**SOURCE DATA:**
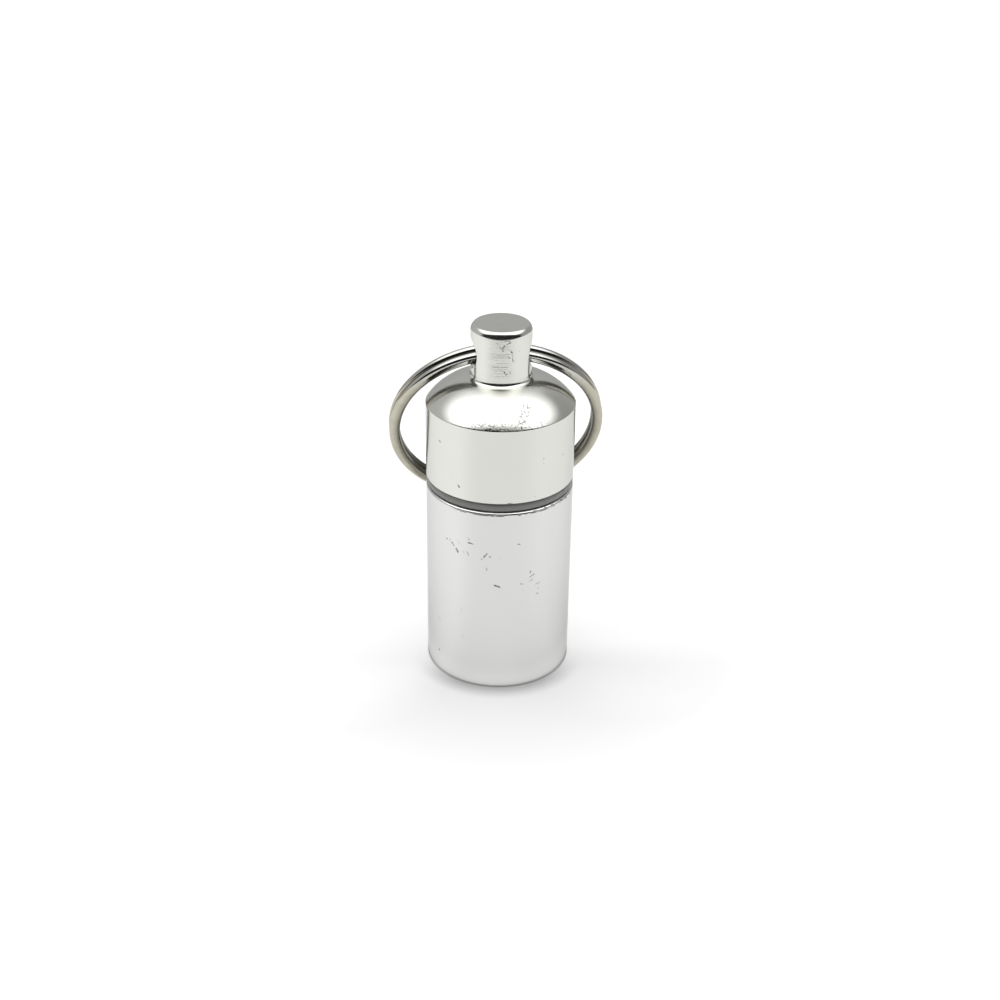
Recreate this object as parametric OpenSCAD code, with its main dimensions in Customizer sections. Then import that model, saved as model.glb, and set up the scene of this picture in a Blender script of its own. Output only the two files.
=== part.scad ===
// Screw-top pill fob for a bunch of keys, in millimetres.
// A drilled aluminium container with a threaded neck carries a rubber seal, a cap turned from
// one piece with a cross-drilled knob, and a split ring that hangs through the knob.
// The turned axis is Z, and the origin is the centre of the base. The knob's hole runs along X,
// and the ring leans back against the container on the +Y side.

/* [Container] */
// Outer diameter of the container and of the cap
body_d = 17; // [15:0.1:21]
// Height of the shoulder that carries the seal
body_h = 23.1; // [16:0.1:45]
// Metal under the pill chamber
floor_t = 2; // [1:0.1:5]
// Wall between the chamber and the root of the thread
neck_wall = 0.9; // [0.5:0.05:1.8]
// Height of the threaded neck above the shoulder
neck_h = 7.2; // [6:0.1:10]
// Rounding of the shoulder's outer edge
rim_round = 0.3; // [0.1:0.05:0.6]
// Rounding of the base's outer edge
base_round = 0.3; // [0.1:0.05:0.8]
// Chamfer at the bottom corner of the chamber
chamber_chamfer = 0.5; // [0.1:0.05:1.2]
// Chamfer at the neck's mouth, inside and outside
mouth_chamfer = 0.3; // [0.1:0.05:0.4]

/* [Thread] */
// Rise of the thread in one turn
thread_pitch = 1.25; // [1.1:0.05:1.6]
// Clearance between the two threads, across the radius and across each flank
thread_clear = 0.1; // [0.08:0.01:0.15]
// Turn over which a thread grows from the wall at each end, in degrees
thread_runout = 60; // [30:5:120]

/* [Seal] */
// Height of the seal ring as the cap squeezes it
seal_h = 1.15; // [0.8:0.05:1.6]
// How far the seal's outside sits in from the container's side
seal_inset = 0.05; // [0.02:0.01:0.4]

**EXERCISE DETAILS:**
Copy each line above containing the string "with".

**SOLVED EXERCISE:**
Recreate this object as parametric OpenSCAD code, with its main dimensions in Customizer sections. Then import that model, saved as model.glb, and set up the scene of this picture in a Blender script of its own. Output only the two files.
// A drilled aluminium container with a threaded neck carries a rubber seal, a cap turned from
// one piece with a cross-drilled knob, and a split ring that hangs through the knob.